Probably one of the best biographies I’ve read this year
     This is a strange book in some ways, because of the way Humphrey Carpenter wrote it as a sort of diary. It was Runcie himself who commissioned the book, or at least gave free access to the archives in Canterbury to Carpenter. The biographer clearly found the situation of analysing a live person different from his other, celebrated studies of dead heroes. In the end he resorted to describing the way his impressions changed and developed. In this way, the experience of reading the book is much like any growth into a relationship.
     The picture that develops is intimate. It also comes across as honest and reliable, insofar as the author himself admits to confusion in the complexity he finds in his subject.
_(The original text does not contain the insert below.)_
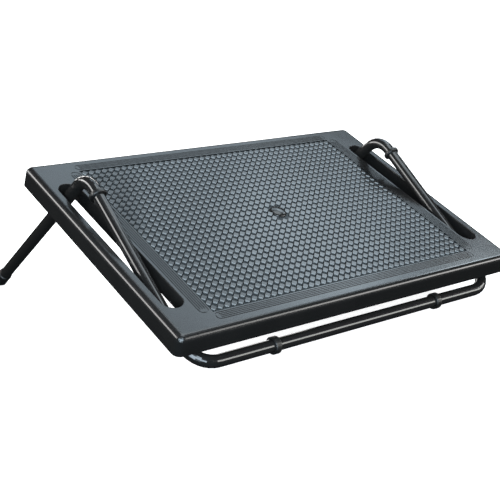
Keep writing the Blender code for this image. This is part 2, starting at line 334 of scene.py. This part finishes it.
def raisedPads():
    plan, pocket = padPlan, pocketPlan
    sunk = [point for point in deckPoints
            if pocket["low"] < point.z < pocket["high"] and abs(point.x) < pocket["half"]
            and pocket["front"] < point.y < pocket["rear"]]
    low = sum(point.z for point in sunk) / len(sunk) - plan["sink"]
    middleY = (min(point.y for point in sunk) + max(point.y for point in sunk)) / 2
    points, faces, made = [], [], 0
    for column in range(plan["columns"]):
        for row in range(plan["rows"]):
            x = (column - (plan["columns"] - 1) / 2) * plan["pitch"]
            y = middleY + (row - (plan["rows"] - 1) / 2) * plan["pitch"]
            if math.hypot(x, y - bossY) < plan["bossReach"]:
                continue
            base = len(points)
            for side, cut, share in plan["profile"]:
                ring = diamond(side, cut, (x, y), low + share * (plan["stand"] - low))
                points += ring
            sides = len(ring)
            faces.append(list(reversed(range(base, base + sides))))
            faces += rungs(len(plan["profile"]), sides, base)
            faces.append(list(range(len(points) - sides, len(points))))
            made += 1
    deckPiece("deck_pads", points, faces, plan["sharpAngle"])
    return made


print("pads raised on the deck:", raisedPads())

bossPlan = {
    "sides": 72,
    "rings": 14,
    "search": 0.012,  # how far round its middle, and down to what height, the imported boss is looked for
    "searchLow": -0.0010,
    "cover": 0.0001,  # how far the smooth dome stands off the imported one
    "footDepth": 0.0007,
    "sharpAngle": math.radians(38),
}


def smoothBoss():
    plan = bossPlan
    near = [point for point in deckPoints
            if point.z > plan["searchLow"] and math.hypot(point.x, point.y - bossY) < plan["search"]]
    radius = max(math.hypot(point.x, point.y - bossY) for point in near) + plan["cover"]
    foot = min(point.z for point in near)
    top = max(point.z for point in near) + plan["cover"]
    profile = [(radius, foot - plan["footDepth"])]
    for ring in range(plan["rings"]):
        rise = math.pi / 2 * ring / plan["rings"]
        profile.append((radius * math.cos(rise), foot + (top - foot) * math.sin(rise)))
    sides = plan["sides"]
    points = []
    for reach, z in profile:
        for side in range(sides):
            turn = 2 * math.pi * side / sides
            points.append(Vector((reach * math.cos(turn), bossY + reach * math.sin(turn), z)))
    tip = len(points)
    points.append(Vector((0, bossY, top)))
    faces = [list(reversed(range(sides)))] + rungs(len(profile), sides)
    faces += [(tip - sides + side, tip - sides + (side + 1) % sides, tip) for side in range(sides)]
    deckPiece("deck_boss", points, faces, plan["sharpAngle"])
    return radius


print("boss radius, m:", round(smoothBoss(), 5))

floorPlan = {
    "half": 40.0,
    "colour": (0.62, 0.62, 0.62),
    "glowColour": (1.0, 1.0, 1.0),
    "glow": 0.85,  # keeps the shade under the part light
}


def addFloor():
    plan = floorPlan
    half = plan["half"]
    corners = [(-half, -half, 0), (half, -half, 0), (half, half, 0), (-half, half, 0)]
    mesh = bpy.data.meshes.new("floor")
    mesh.from_pydata(corners, [], [(0, 1, 2, 3)])
    finish = Finish(bpy.data.materials.new("paleFloor"))
    finish.paint({"Base Color": plan["colour"], "Roughness": 1.0, "Specular IOR Level": 0.0,
                  "Emission Color": plan["glowColour"], "Emission Strength": plan["glow"]})
    mesh.materials.append(finish.owner)
    floor = bpy.data.objects.new("floor", mesh)
    bpy.context.scene.collection.objects.link(floor)
    floor.visible_glossy = False  # the part mirrors a dark room below, not the bright floor
    floor.visible_diffuse = False


# Lights stand round the part's middle, each turned to face it: azimuth from the rear towards the
# right, elevation and roll in degrees, distance, width and height in metres
lightPlan = {
    "softbox": {
        "azimuth": 58, "elevation": 50, "roll": 18, "distance": 1.6, "width": 1.16, "height": 0.66,
        "radiance": 2.3, "colour": (0.72, 0.88, 1.00)},
    "softboxHeart": {
        "azimuth": 69, "elevation": 45, "roll": 18, "distance": 1.5, "width": 0.42, "height": 0.22,
        "radiance": 3.2, "colour": (0.78, 0.91, 1.00)},
    "softboxEnd": {
        "azimuth": 92, "elevation": 36, "roll": 18, "distance": 1.5, "width": 0.36, "height": 0.20,
        "radiance": 9.0, "colour": (0.80, 0.92, 1.00)},
    "stripRight": {
        "azimuth": 138, "elevation": 9, "roll": 0, "distance": 1.6, "width": 1.60, "height": 0.42,
        "radiance": 7.6, "colour": (1.00, 0.99, 0.96)},
    "stripLeft": {
        "azimuth": -52, "elevation": 26, "roll": 0, "distance": 1.6, "width": 1.60, "height": 0.50,
        "radiance": 9.0, "colour": (1.00, 0.99, 0.97)},
    "stripRear": {
        "azimuth": 22, "elevation": 12, "roll": 0, "distance": 1.6, "width": 1.20, "height": 0.50,
        "radiance": 3.5, "colour": (1.00, 0.99, 0.97)},
    "overhead": {
        "azimuth": 122, "elevation": 74, "roll": 0, "distance": 1.6, "width": 1.10, "height": 0.90,
        "radiance": 4.0, "colour": (0.84, 0.94, 1.00)},
    "byCamera": {
        "azimuth": -141, "elevation": 5, "roll": 0, "distance": 1.6, "width": 1.40, "height": 1.20,
        "radiance": 11.5, "colour": (0.72, 0.88, 1.00)},
}


def addLight(name, plan, middle):
    azimuth, elevation = math.radians(plan["azimuth"]), math.radians(plan["elevation"])
    level = math.cos(elevation)
    out = Vector((math.sin(azimuth) * level, math.cos(azimuth) * level, math.sin(elevation)))
    lamp = bpy.data.lights.new(name, "AREA")
    lamp.shape = "RECTANGLE"
    lamp.size = plan["width"]
    lamp.size_y = plan["height"]
    lamp.color = plan["colour"]
    lamp.energy = plan["radiance"] * math.pi * plan["width"] * plan["height"]
    light = bpy.data.objects.new(name, lamp)
    facing = out.to_track_quat("Z", "Y").to_matrix().to_4x4()
    roll = Matrix.Rotation(math.radians(plan["roll"]), 4, "Z")
    light.matrix_world = Matrix.Translation(middle + out * plan["distance"]) @ facing @ roll
    light.visible_camera = False
    bpy.context.scene.collection.objects.link(light)


skyPlan = {
    "strength": 2.0,
    "spreadDegrees": 100.0,
}


def addSky():
    lamp = bpy.data.lights.new("skylight", "SUN")
    lamp.energy = skyPlan["strength"]
    lamp.angle = math.radians(skyPlan["spreadDegrees"])
    light = bpy.data.objects.new("skylight", lamp)
    light.visible_glossy = False
    bpy.context.scene.collection.objects.link(light)


roomPlan = {
    "seen": (1.0, 1.0, 1.0),
    "reflected": (0.020, 0.021, 0.022),
}


def addRoom():  # white behind the part, and dark where the part mirrors it
    finish = Finish(bpy.data.worlds.new("room"), "Background")
    direct = finish.node("ShaderNodeLightPath", out="Is Camera Ray")
    finish.paint({"Color": finish.between(direct, roomPlan["reflected"], roomPlan["seen"])})
    bpy.context.scene.world = finish.owner


cameraPlan = {
    "place": (-0.6770, -0.4990, 0.5142),  # on the deck's axes
    "lookAt": (0.0045, 0.1690, -0.0671),
    "rollDegrees": -0.14,
    "lens": 75.46,  # mm
    "sensor": 36,  # mm
}


def addCamera():
    plan = cameraPlan
    place = deckToPart @ Vector(plan["place"])
    ahead = deckToPart @ Vector(plan["lookAt"]) - place
    eye = bpy.data.cameras.new("camera")
    eye.sensor_width = plan["sensor"]
    eye.lens = plan["lens"]
    camera = bpy.data.objects.new("camera", eye)
    facing = ahead.to_track_quat("-Z", "Y").to_matrix().to_4x4()
    roll = Matrix.Rotation(math.radians(plan["rollDegrees"]), 4, "Z")
    camera.matrix_world = Matrix.Translation(place) @ facing @ roll
    bpy.context.scene.collection.objects.link(camera)
    bpy.context.scene.camera = camera


lowest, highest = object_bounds()
partMiddle = (Vector(lowest) + Vector(highest)) / 2
addFloor()
for lightName, lightValues in lightPlan.items():
    addLight(lightName, lightValues, partMiddle)
addSky()
addRoom()
addCamera()
bpy.context.scene.view_settings.view_transform = "Standard"
print("floor, lights and camera are in place")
     Runcie himself comes across as a warm and intelligent man. He was brave enough to be vilified without wanting to run or return fire. He was also probably bored much of the time, as any sane, intelligent person would be at the head of such a vast and antiquated bureaucracy.
     The book describes a lonely man with many regrets. He also comes across as a man of somewhat ambivalent spirituality. That spirituality was also stunted. He would have been much happier - and probably safer - had he been an RE teacher in a good school rather than a priest.
     To those who lived through his tenure, it will come as no surprise that Runcie never really believed that he was archbishop, hence his inertia and occasional crass decisions. Had he had more self-awareness, he would have dealt with e.g. Margaret Thatcher, the media, and Bishop Graham Leonard with more vigour and wisdom.
     Overall, a beautifully written book (albeit with a surprising number of typos) describing an important man.